Hopefully someone out there can pass an opinion on this scenario: 1. Consent issued several decades ago for a "change of use from 4 flats to self-catering student accommodation (11 rooms)" - effectively a change from 4 Class C3 units to a single sui generis HMO unit (and it was implemented). 2. The consent was made personal to the accommodation owner in a condition. 3. There was no condition limiting occupation to students only. 4. Within the last 10 years the property was sold and occupied by non-students, still with 11 rooms and still 'self-catering'. No alterations were made. My thoughts on this are: 1. The change to non-student occupancy wasn't a material change of use and therefore wasn't development needing planning permission. 2. The personal consent condition strictly applied only to the occupation of the property by students, so non-student occupation meant the condition couldn't be enforced against new owners. 3. The absence of a condition limiting occupation to students prevents enforcement of student occupation only. 4. An application for a Certificate of Lawfulness for the use of the property as an 11-bed HMO would succeed as the occupation by non-students is not a MCU and not a breach of the personal consent condition that only applied to a student self-catering scheme.
Former Member, modified 11 Years ago.

Re: Personal Consent, Students, Material Change of Use, and House in Multip

Andrew.

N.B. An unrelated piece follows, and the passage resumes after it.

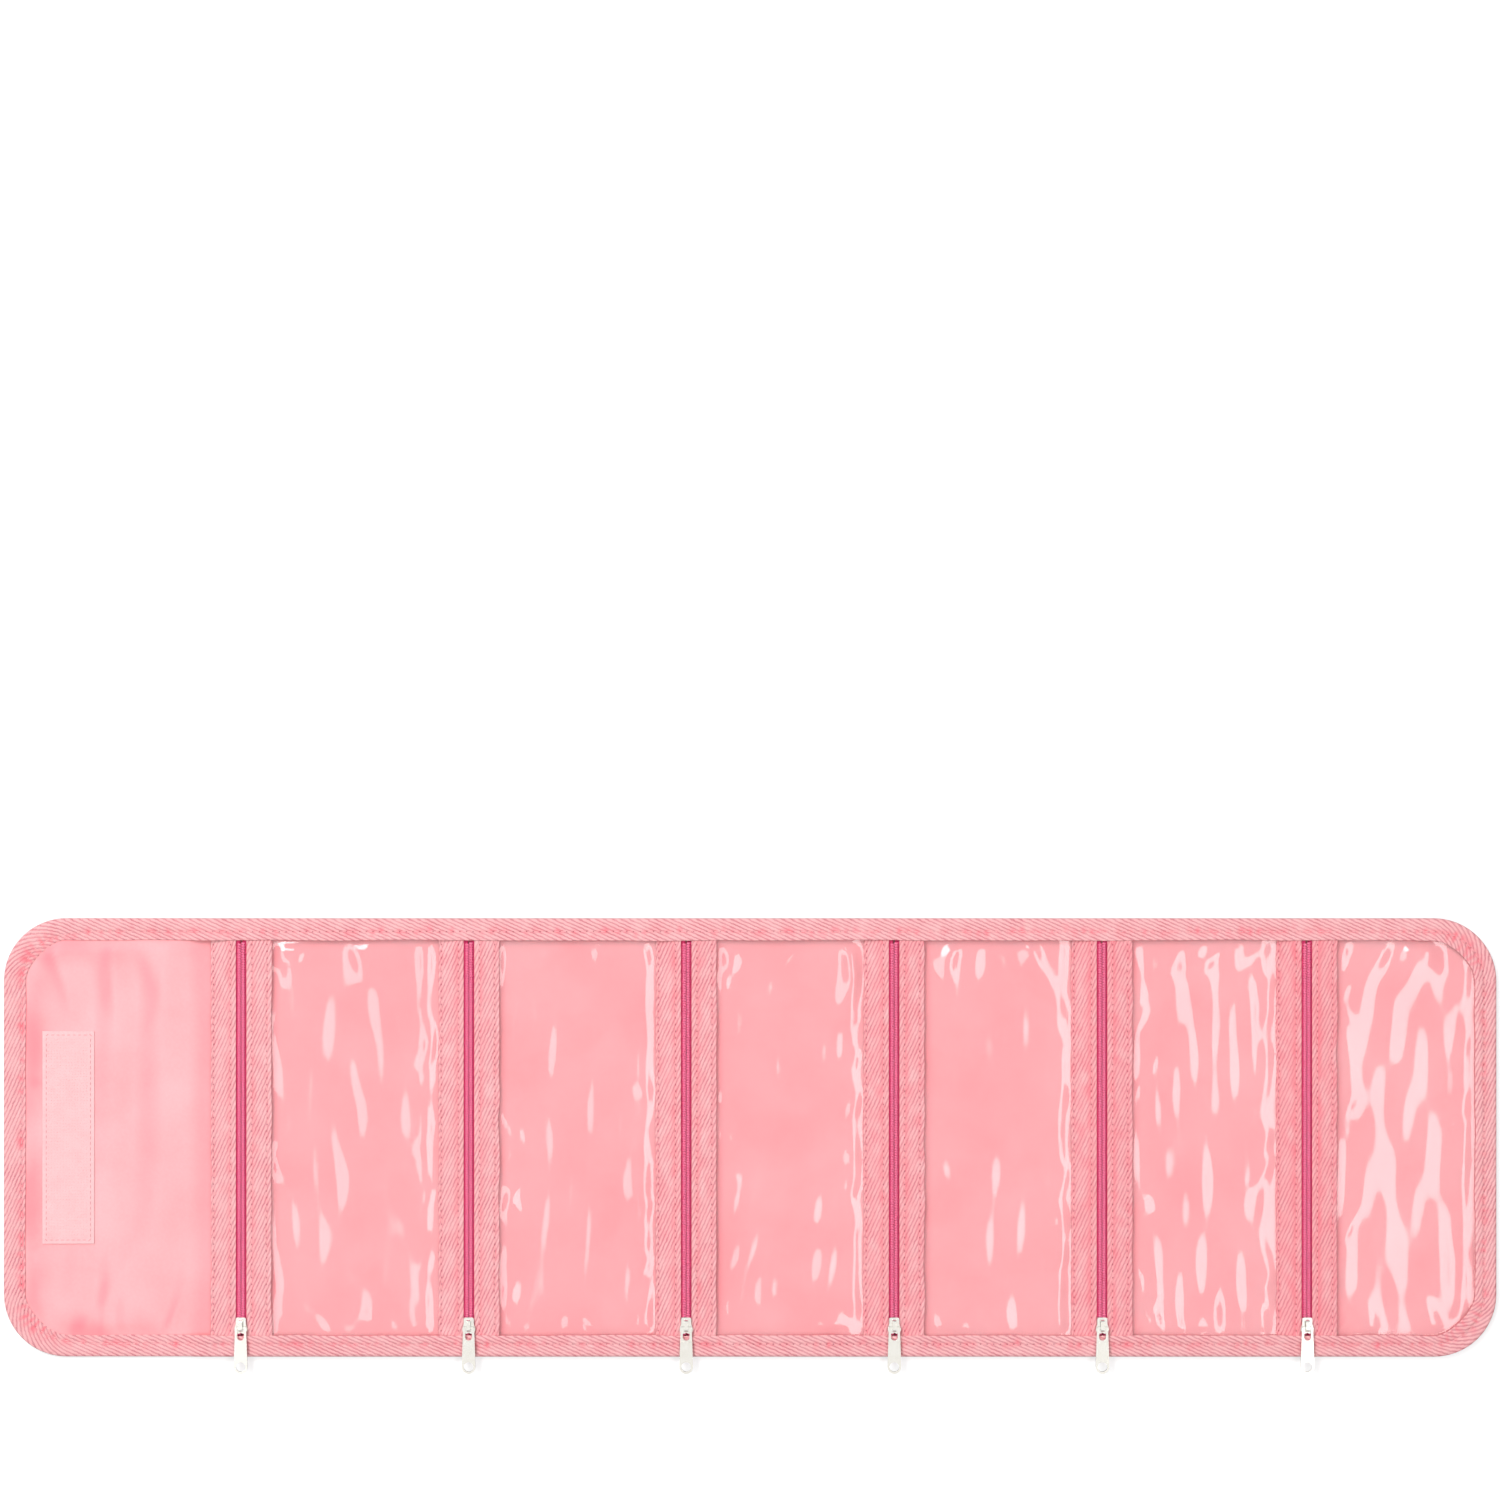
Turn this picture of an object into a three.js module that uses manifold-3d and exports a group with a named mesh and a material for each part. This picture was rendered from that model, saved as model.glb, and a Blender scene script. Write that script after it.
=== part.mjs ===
// Cash envelope wallet, opened out flat and face up: one long cloth strip with a closing
// flap at -X and six zipped pockets with clear fronts, all bound round the edge with
// folded twill tape. Millimetres, +Z up, X along the strip. The zips are shut, with their
// sliders parked at -Y and the pulls lying over the binding. The origin is the middle of
// the footprint, pulls included, on the surface that the wallet lies on.
import * as THREE from "three";
import * as BufferGeometryUtils from "three/addons/utils/BufferGeometryUtils.js";
import Module from "manifold-3d";

const wasm = await Module();
wasm.setup();

// Cloth, seen from above
const clothWidth = 210;
const flapLength = 114; // from the flap's end to the first zip
const pocketLengths = [109, 104, 99.5, 99.5, 98, 91]; // from each zip to the next, or to the end
const cornerRadius = 30;
const bindingWidth = 10.5; // of the folded tape, as it shows on either face

// Plies, by thickness
const bindingTape = 0.7;
const canvasPly = 0.6;
const liningPly = 0.25;
const zipTapePly = 0.4;
const filmPly = 0.25;
const stripPly = 0.6;
const plyGap = 0.1; // between plies that are sewn together
const edgeGap = 0.3; // from a ply's edge to the fold of the binding
const foldSteps = 6; // of the binding's round edge
const pocketDepth = 0.9; // how far the pocket fronts stand off the lining

// Where the pocket fronts rise from their seams
const edgeSeamFlat = 2.5; // pressed flat, measured from the outer edge
const edgeSeamLip = 1; // full height this far before the binding's inner edge
const dividerFlat = 2; // of the strip that is sewn down between two pockets
const dividerRise = 8;
const bindingSlope = 14; // of the binding, up onto the first divider strip
const bindingSlopeEnd = 2; // before the strip

// Zips and the twill strips that cover their tapes
const slotWidth = 5; // left open between two strips
const stripWidth = 12;
const zipTapeWidth = 12.05;
const filmTuck = 3.5; // of strip that shows before the film's edge lies under it
const filmSeam = 8.5; // of film that lies under the next strip
const coilWidth = 1.25; // of one row of teeth
const coilHeight = 1.4;
const coilSplit = 0.9; // between the two rows and between the two tapes
const coilEndGap = 0.3;

// Hook and loop closure
const closureWidth = 25;
const closureLength = 102;
const hookThickness = 0.9;
const loopThickness = 0.5;
const closureInset = 18.5; // from the flap's end
const closureCorner = 1;

// Zip slider
const sliderLength = 7.7;
const shoulderWidth = 6.2;
const tailWidth = 4.8;
const upperPlate = 0.7;
const lowerPlate = 0.5;
const sliderClearance = 0.3;
const sliderEndGap = 1; // from the slider to the binding
const wedgeWidth = 0.5;
const wedgeLength = 1.8;
const wedgeInset = 0.6; // behind the slider's front edge
const bridgeWidth = 1.8;
const bridgeLength = 5.6;
const bridgeWall = 0.65;

// Pull
const pivotOffset = 1; // of the pivot, from the slider's middle towards the pull
const pivotBar = 0.9;
const pullLength = 18.7; // from the pivot to the middle of the end ring
const pullNeckWidth = 5.3;
const pullRingRadius = 3.3;
const pullRingHole = 2.3;
const eyeWidth = 3.2;
const eyeLength = 6;
const pullPlate = 1.2;
const pullPlateStart = 6.7; // where the plate steps up from the thinner eye
const pullRestGap = 0.15; // over the binding, which it passes as the zip opens

// Heights of the undersides, from the table up, where the plies are pressed together
const canvasBottom = bindingTape + plyGap;
const liningBottom = canvasBottom + canvasPly + plyGap;
const liningTop = liningBottom + liningPly;
const zipTapeBottom = liningTop + plyGap;
const coilBottom = zipTapeBottom + zipTapePly + plyGap;
const filmBottom = coilBottom;
const stripBottom = filmBottom + filmPly + plyGap;
const stripTop = stripBottom + stripPly;
const bindingOverFlap = liningTop + plyGap;
const bindingOverPockets = stripTop + plyGap;

// Places along the strip
const clothLength = flapLength + pocketLengths.reduce((sum, length) => sum + length, 0);
const leftEnd = -clothLength / 2;
const rightEnd = clothLength / 2;
const zipPlaces = pocketLengths.map(
  (_, i) => leftEnd + flapLength + pocketLengths.slice(0, i).reduce((sum, length) => sum + length, 0),
);
const dividerPlaces = zipPlaces.map((x) => x - slotWidth / 2 - stripWidth);
const bindingRiseEnd = dividerPlaces[0] - bindingSlopeEnd;
const bindingRise = { start: bindingRiseEnd - bindingSlope, end: bindingRiseEnd };
const halfWidth = clothWidth / 2;
const plyInset = bindingTape + edgeGap;

const materials = {
  canvas: new THREE.MeshStandardMaterial({ color: 0xef8f98, roughness: 0.85, metalness: 0 }),
  lining: new THREE.MeshStandardMaterial({ color: 0xffb9bf, roughness: 0.45, metalness: 0 }),
  twill: new THREE.MeshStandardMaterial({ color: 0xf7a9b0, roughness: 0.8, metalness: 0 }),
  zipTape: new THREE.MeshStandardMaterial({ color: 0xd83a68, roughness: 0.7, metalness: 0 }),
  coil: new THREE.MeshStandardMaterial({ color: 0xf2547f, roughness: 0.4, metalness: 0 }),
  film: new THREE.MeshStandardMaterial({
    color: 0xfff4f4,
    roughness: 0.08,
    metalness: 0,
    transparent: true,
    opacity: 0.3,
  }),
  closure: new THREE.MeshStandardMaterial({ color: 0xffc9cc, roughness: 0.7, metalness: 0 }),
  nickel: new THREE.MeshStandardMaterial({ color: 0xe6e4de, roughness: 0.18, metalness: 1 }),
};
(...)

Interesting! What exactly does the personal permission condition say?? Mike
L B, modified 11 Years ago.

Re: Personal Consent, Students, Material Change of Use, and House in Multip

1. I agree. How could it be justified.... that non-students are materially different to students. However. its not necessarily a material change of use from 4 flats into a single shared house for 11 people, in the first place. If the building comprised 4 flats, it might be a big place. Changing from 4 flats to one house does not amount to development needing permission. If it is a very big house, then it could be argued that 11 people might easily be accommodated. Therefore it could be argued not to be a material change from just a big house. That's all academic though, now and I should assume that consent was required. Depends on circumstances, each case on its merits mantra! Amenity / parking / character of street etc. 2. This one is a puzzle too. Why was it personal to the owner ? What was the justification and would it stand up to modern tests? I assume the consent was not temporary, (unless it was temporary for a few decades). Why should it be acceptable for owner A but not owner B to use it for the same purpose. Details, details.... 3. Nowadays as there is usually a condition stating the development must be carried out in 'full accordance'. In any case the description is a component part of the planning permission, so in the first instance it can be argued to be a deviation from the permission but is that deviation 'material' ? I don't think so. These things can be argued both ways but the way I look at things is this - establish what is agreed upon and what is in dispute. At the same time look at what the purpose of taking enforcement action would be. The LPA would have to justify why / what is the harm being caused by the argued breach, (if it were argued). Would an Enforcement Notice stand up? 4. CLU probably should succeed. Personally i would do nothing if I was the owner. Maybe I would apply for the CLU just to tidy up the paperwork and remove future doubt.
Former Member, modified 11 Years ago.

Re: Personal Consent, Students, Material Change of Use, and House in Multip

Thanks for your responses! To clarify matters, the description on the approval notice is: "Conversion from four flats to self catering student accommodation (eleven bedrooms)". There are then 3 conditions, the 1st being the standard 5 year limit for the time (this was 1985), and the 3rd specifying the amended plan the consent related to. The 2nd condition read: "2. This consent shall enure for the benefit of the [name deleted] only and for no other organisation nor persons." The reason stated for this is "To ensure the good management of the accommodation." In other words, at the time the LPA trusted the applicant as a good manager but wouldn't necessarily trust anyone else, which partly speaks to the nature of it being student accommodation in a residential area. Of course, the LPA wouldn't now get away with that kind of conditional response to the issue. Sadly, a CLU is necessary to formalise the current use - it's a problem associated with non-planning licensing regimes and future options for the site.